Your objective: Take the material and output all of it exactly.

Material provided:
========================================
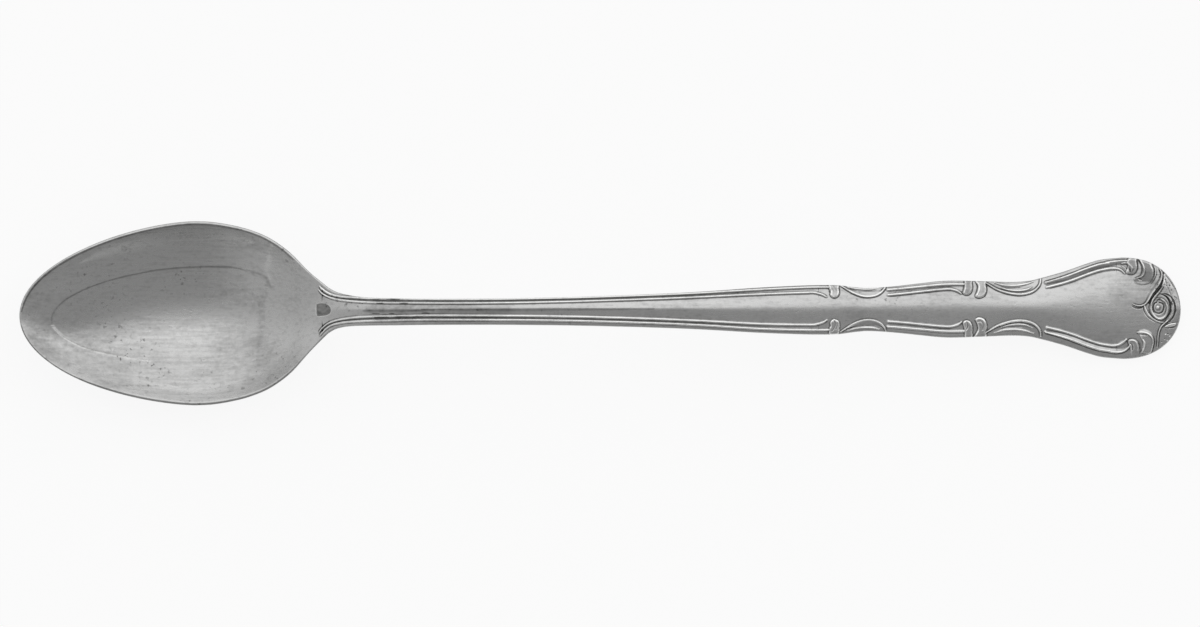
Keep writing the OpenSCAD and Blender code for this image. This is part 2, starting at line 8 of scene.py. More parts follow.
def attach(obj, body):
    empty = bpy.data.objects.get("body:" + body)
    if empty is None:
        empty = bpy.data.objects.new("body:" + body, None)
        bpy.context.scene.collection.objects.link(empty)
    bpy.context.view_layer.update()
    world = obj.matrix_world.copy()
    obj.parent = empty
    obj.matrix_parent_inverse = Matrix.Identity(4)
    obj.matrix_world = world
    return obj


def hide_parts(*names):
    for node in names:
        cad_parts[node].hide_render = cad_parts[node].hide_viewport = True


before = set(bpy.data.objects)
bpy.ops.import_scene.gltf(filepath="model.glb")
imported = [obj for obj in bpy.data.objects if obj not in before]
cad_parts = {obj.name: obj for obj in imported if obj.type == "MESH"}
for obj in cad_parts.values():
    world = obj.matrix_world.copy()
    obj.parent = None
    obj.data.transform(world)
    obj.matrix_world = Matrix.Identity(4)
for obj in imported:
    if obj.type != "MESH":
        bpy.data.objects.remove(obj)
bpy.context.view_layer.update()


# ---- The bowl ----
# A pointed oval bowl of silver-coloured metal, struck from the blank, about 1.1 mm thick at the rim,
# with a shallow sunk basin. It is one piece with the handle, so its sections run on into the neck.
# Places are millimetres from the bowl's tip, y is across, positive at the upper side, and z is up.
MM = 0.001
spoon_l = 190.5
bowl_l = 49.6
bowl_w = 30.2
bowl_wide_at = 28.8
bowl_depth = 5.7
bowl_back_bulge = 6.35
nose_power = 1.62
neck_at = bowl_l
stem_at = 55.8
waist_at = 131.0
flare_at = 158.4
tip_at = 180.0
neck_w = 4.76
tip_w = 16.64
tip_wide_at = 180.84
tip_power = 2.3

# Half-widths of the blank between its two round ends: place, half-width
half_width_rows = [[28.8, 15.1], [31.3, 15], [34.42, 14.53], [37.74, 13.7], [41.07, 12.29], [44.4, 9.9],
    [47.52, 6.62], [49.6, 4.7], [50.9, 3.61], [52.51, 2.87], [55.8, 2.38], [62.4, 2.2], [68.58, 2.13],
    [78.8, 2.16], [88.89, 2.3], [95.2, 2.46], [104.68, 2.78], [111.6, 3.1], [121.22, 3.7], [127.99, 3.99],
    [131, 4.05], [134.2, 4], [137.11, 3.65], [139.11, 3.52], [143.06, 3.77], [147.99, 4.3], [150.89, 4.6],
    [153.41, 4.67], [158.4, 4.53], [163, 4.4], [165.7, 4.6], [167.6, 5.04], [169.61, 5.57], [171.6, 6.15],
    [173.5, 6.8], [175.46, 7.46], [177.49, 8], [180.84, 8.32]]
# Height of the blank's edge, seen from the side
edge_height_rows = [[0, 8.17], [11.9, 7.27], [24.8, 6.97], [37.94, 7.56], [49.6, 9.77], [55.47, 12.28],
    [68.18, 16.11], [82.2, 17.6], [97.4, 17.04], [123.4, 13.43], [148.8, 8.57], [170, 4.18], [178, 1.82],
    [182.94, 1.47], [190.5, 1.77]]
# Crown of the face above its edge, thickness at the edge, and rounding of the back below it
crown_rows = [[44.6, 0], [55.8, 0.38], [93.4, 0.38], [131, 0.44], [158.4, 0.48], [170, 0.9], [178, 1.05],
    [184, 0.75], [190.5, 0.4]]
edge_t_rows = [[44.6, 1.1], [52.7, 1.5], [70.8, 1.5], [131, 1.26], [158.4, 1.2], [190.5, 1.2]]
back_rows = [[39.7, 0], [52.7, 1.05], [70.8, 1.05], [131, 0.49], [158.4, 0.35], [182.9, 0.35],
    [190.5, 0.35]]
# The middle of the blank wanders a little off the straight line: place, distance
middle_rows = [[0, -0.28], [8, -0.26], [16, -0.12], [26, 0], [44, 0], [47.5, 0.12], [50.5, 0.36],
    [53, 0.33], [57, 0.14], [64, 0.04], [80, 0], [184, 0], [188.6, -0.12], [190.5, -0.34]]
# The die stood a little to one side, so the crest of the face and the pattern are off the middle:
# place, distance
crest_rows = [[49.6, 0], [52.7, 0.13], [55.8, 0.3], [60, 0.38], [66, 0.42], [76, 0.38], [95, 0.34],
    [111, 0.26], [122, 0.17], [131, 0.2], [190.5, 0.2]]


def smooth(t):
    """Ease from 0 to 1: three t squared less two t cubed, with t held between 0 and 1."""
    t = np.clip(t, 0, 1)
    return t * t * (3 - 2 * t)


def curve(rows, s):
    """Cubic through the rows (place, value); a row's slope is that of the line between its neighbours."""
    x, v = np.array(rows, float).T
    before, after = np.maximum(np.arange(len(x)) - 1, 0), np.minimum(np.arange(len(x)) + 1, len(x) - 1)
    slope = (v[after] - v[before]) / (x[after] - x[before])
    i = np.clip(np.searchsorted(x, s, side="right") - 1, 0, len(x) - 2)
    h = x[i + 1] - x[i]
    u = np.clip((s - x[i]) / h, 0, 1)
    return (v[i] * (2 * u**3 - 3 * u**2 + 1) + v[i + 1] * (3 * u**2 - 2 * u**3)
            + h * (slope[i] * (u**3 - 2 * u**2 + u) + slope[i + 1] * (u**3 - u**2)))


def half_w(s):
    """Half-width of the blank: root of (1 - share to a power) towards each end, the rows between them."""
    nose = np.sqrt(np.clip(1 - np.clip(1 - s / bowl_wide_at, 0, 1) ** nose_power, 0, 1)) * bowl_w / 2
    end = np.clip((s - tip_wide_at) / (spoon_l - tip_wide_at), 0, 1)
    tip = np.sqrt(np.clip(1 - end**tip_power, 0, 1)) * tip_w / 2
    return np.where(s < bowl_wide_at, nose, np.where(s > tip_wide_at, tip, curve(half_width_rows, s)))


# A fine table of the half-width squared, for the outline's slope
fine_n = 7621
fine_s = np.linspace(0, spoon_l, fine_n)
fine_w2 = half_w(fine_s) ** 2
fine_w2_slope = np.gradient(fine_w2, fine_s)


def from_edge(s, y):
    """Distance inside the outline: (w squared - y squared) over the length of its gradient."""
    slope = np.interp(s, fine_s, fine_w2_slope)
    return (half_w(s) ** 2 - y**2) / np.sqrt(slope**2 + 4 * y**2 + 1e-9)


def crest(s):
    """How far the crest of the face is off the middle: it moves over along the neck."""
    return curve(crest_rows, s)


# How far the roof of the face is off the pattern's middle line: place, distance
ridge_off_rows = [[44.6, 0], [56, 0], [62, -0.03], [72, 0.05], [88, 0.15], [110, 0.08], [131, 0.1],
    [158.4, 0.1], [168, 0], [190.5, 0]]
# Roundness of the crest as a share of the half-width: sharp on the stem, a plain dome at the end
crest_round_rows = [[44.6, 0.1], [110, 0.12], [131, 0.26], [144, 0.3], [158.4, 0.34], [168, 0.45],
    [176, 0.9], [190.5, 1.8]]
# How much steeper than the mean the flanks are beside the crest, and how much flatter by the edge
crest_steep_rows = [[44.6, 0.3], [158.4, 0.3], [168, 0.1], [176, 0], [190.5, 0]]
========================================
Written solution:
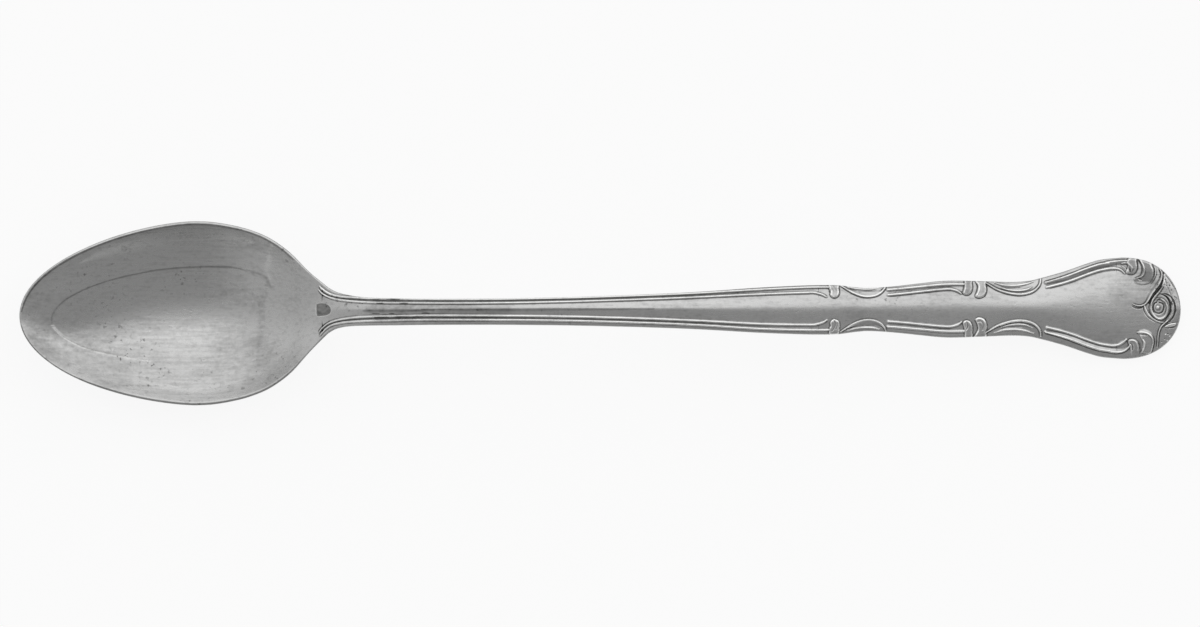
Keep writing the OpenSCAD and Blender code for this image. This is part 2, starting at line 8 of scene.py. More parts follow.
def attach(obj, body):
    empty = bpy.data.objects.get("body:" + body)
    if empty is None:
        empty = bpy.data.objects.new("body:" + body, None)
        bpy.context.scene.collection.objects.link(empty)
    bpy.context.view_layer.update()
    world = obj.matrix_world.copy()
    obj.parent = empty
    obj.matrix_parent_inverse = Matrix.Identity(4)
    obj.matrix_world = world
    return obj


def hide_parts(*names):
    for node in names:
        cad_parts[node].hide_render = cad_parts[node].hide_viewport = True


before = set(bpy.data.objects)
bpy.ops.import_scene.gltf(filepath="model.glb")
imported = [obj for obj in bpy.data.objects if obj not in before]
cad_parts = {obj.name: obj for obj in imported if obj.type == "MESH"}
for obj in cad_parts.values():
    world = obj.matrix_world.copy()
    obj.parent = None
    obj.data.transform(world)
    obj.matrix_world = Matrix.Identity(4)
for obj in imported:
    if obj.type != "MESH":
        bpy.data.objects.remove(obj)
bpy.context.view_layer.update()


# ---- The bowl ----
# A pointed oval bowl of silver-coloured metal, struck from the blank, about 1.1 mm thick at the rim,
# with a shallow sunk basin. It is one piece with the handle, so its sections run on into the neck.
# Places are millimetres from the bowl's tip, y is across, positive at the upper side, and z is up.
MM = 0.001
spoon_l = 190.5
bowl_l = 49.6
bowl_w = 30.2
bowl_wide_at = 28.8
bowl_depth = 5.7
bowl_back_bulge = 6.35
nose_power = 1.62
neck_at = bowl_l
stem_at = 55.8
waist_at = 131.0
flare_at = 158.4
tip_at = 180.0
neck_w = 4.76
tip_w = 16.64
tip_wide_at = 180.84
tip_power = 2.3

# Half-widths of the blank between its two round ends: place, half-width
half_width_rows = [[28.8, 15.1], [31.3, 15], [34.42, 14.53], [37.74, 13.7], [41.07, 12.29], [44.4, 9.9],
    [47.52, 6.62], [49.6, 4.7], [50.9, 3.61], [52.51, 2.87], [55.8, 2.38], [62.4, 2.2], [68.58, 2.13],
    [78.8, 2.16], [88.89, 2.3], [95.2, 2.46], [104.68, 2.78], [111.6, 3.1], [121.22, 3.7], [127.99, 3.99],
    [131, 4.05], [134.2, 4], [137.11, 3.65], [139.11, 3.52], [143.06, 3.77], [147.99, 4.3], [150.89, 4.6],
    [153.41, 4.67], [158.4, 4.53], [163, 4.4], [165.7, 4.6], [167.6, 5.04], [169.61, 5.57], [171.6, 6.15],
    [173.5, 6.8], [175.46, 7.46], [177.49, 8], [180.84, 8.32]]
# Height of the blank's edge, seen from the side
edge_height_rows = [[0, 8.17], [11.9, 7.27], [24.8, 6.97], [37.94, 7.56], [49.6, 9.77], [55.47, 12.28],
    [68.18, 16.11], [82.2, 17.6], [97.4, 17.04], [123.4, 13.43], [148.8, 8.57], [170, 4.18], [178, 1.82],
    [182.94, 1.47], [190.5, 1.77]]
# Crown of the face above its edge, thickness at the edge, and rounding of the back below it
crown_rows = [[44.6, 0], [55.8, 0.38], [93.4, 0.38], [131, 0.44], [158.4, 0.48], [170, 0.9], [178, 1.05],
    [184, 0.75], [190.5, 0.4]]
edge_t_rows = [[44.6, 1.1], [52.7, 1.5], [70.8, 1.5], [131, 1.26], [158.4, 1.2], [190.5, 1.2]]
back_rows = [[39.7, 0], [52.7, 1.05], [70.8, 1.05], [131, 0.49], [158.4, 0.35], [182.9, 0.35],
    [190.5, 0.35]]
# The middle of the blank wanders a little off the straight line: place, distance
middle_rows = [[0, -0.28], [8, -0.26], [16, -0.12], [26, 0], [44, 0], [47.5, 0.12], [50.5, 0.36],
    [53, 0.33], [57, 0.14], [64, 0.04], [80, 0], [184, 0], [188.6, -0.12], [190.5, -0.34]]
# The die stood a little to one side, so the crest of the face and the pattern are off the middle:
# place, distance
crest_rows = [[49.6, 0], [52.7, 0.13], [55.8, 0.3], [60, 0.38], [66, 0.42], [76, 0.38], [95, 0.34],
    [111, 0.26], [122, 0.17], [131, 0.2], [190.5, 0.2]]


def smooth(t):
    """Ease from 0 to 1: three t squared less two t cubed, with t held between 0 and 1."""
    t = np.clip(t, 0, 1)
    return t * t * (3 - 2 * t)


def curve(rows, s):
    """Cubic through the rows (place, value); a row's slope is that of the line between its neighbours."""
    x, v = np.array(rows, float).T
    before, after = np.maximum(np.arange(len(x)) - 1, 0), np.minimum(np.arange(len(x)) + 1, len(x) - 1)
    slope = (v[after] - v[before]) / (x[after] - x[before])
    i = np.clip(np.searchsorted(x, s, side="right") - 1, 0, len(x) - 2)
    h = x[i + 1] - x[i]
    u = np.clip((s - x[i]) / h, 0, 1)
    return (v[i] * (2 * u**3 - 3 * u**2 + 1) + v[i + 1] * (3 * u**2 - 2 * u**3)
            + h * (slope[i] * (u**3 - 2 * u**2 + u) + slope[i + 1] * (u**3 - u**2)))


def half_w(s):
    """Half-width of the blank: root of (1 - share to a power) towards each end, the rows between them."""
    nose = np.sqrt(np.clip(1 - np.clip(1 - s / bowl_wide_at, 0, 1) ** nose_power, 0, 1)) * bowl_w / 2
    end = np.clip((s - tip_wide_at) / (spoon_l - tip_wide_at), 0, 1)
    tip = np.sqrt(np.clip(1 - end**tip_power, 0, 1)) * tip_w / 2
    return np.where(s < bowl_wide_at, nose, np.where(s > tip_wide_at, tip, curve(half_width_rows, s)))


# A fine table of the half-width squared, for the outline's slope
fine_n = 7621
fine_s = np.linspace(0, spoon_l, fine_n)
fine_w2 = half_w(fine_s) ** 2
fine_w2_slope = np.gradient(fine_w2, fine_s)


def from_edge(s, y):
    """Distance inside the outline: (w squared - y squared) over the length of its gradient."""
    slope = np.interp(s, fine_s, fine_w2_slope)
    return (half_w(s) ** 2 - y**2) / np.sqrt(slope**2 + 4 * y**2 + 1e-9)


def crest(s):
    """How far the crest of the face is off the middle: it moves over along the neck."""
    return curve(crest_rows, s)


# How far the roof of the face is off the pattern's middle line: place, distance
ridge_off_rows = [[44.6, 0], [56, 0], [62, -0.03], [72, 0.05], [88, 0.15], [110, 0.08], [131, 0.1],
    [158.4, 0.1], [168, 0], [190.5, 0]]
# Roundness of the crest as a share of the half-width: sharp on the stem, a plain dome at the end
crest_round_rows = [[44.6, 0.1], [110, 0.12], [131, 0.26], [144, 0.3], [158.4, 0.34], [168, 0.45],
    [176, 0.9], [190.5, 1.8]]
# How much steeper than the mean the flanks are beside the crest, and how much flatter by the edge
crest_steep_rows = [[44.6, 0.3], [158.4, 0.3], [168, 0.1], [176, 0], [190.5, 0]]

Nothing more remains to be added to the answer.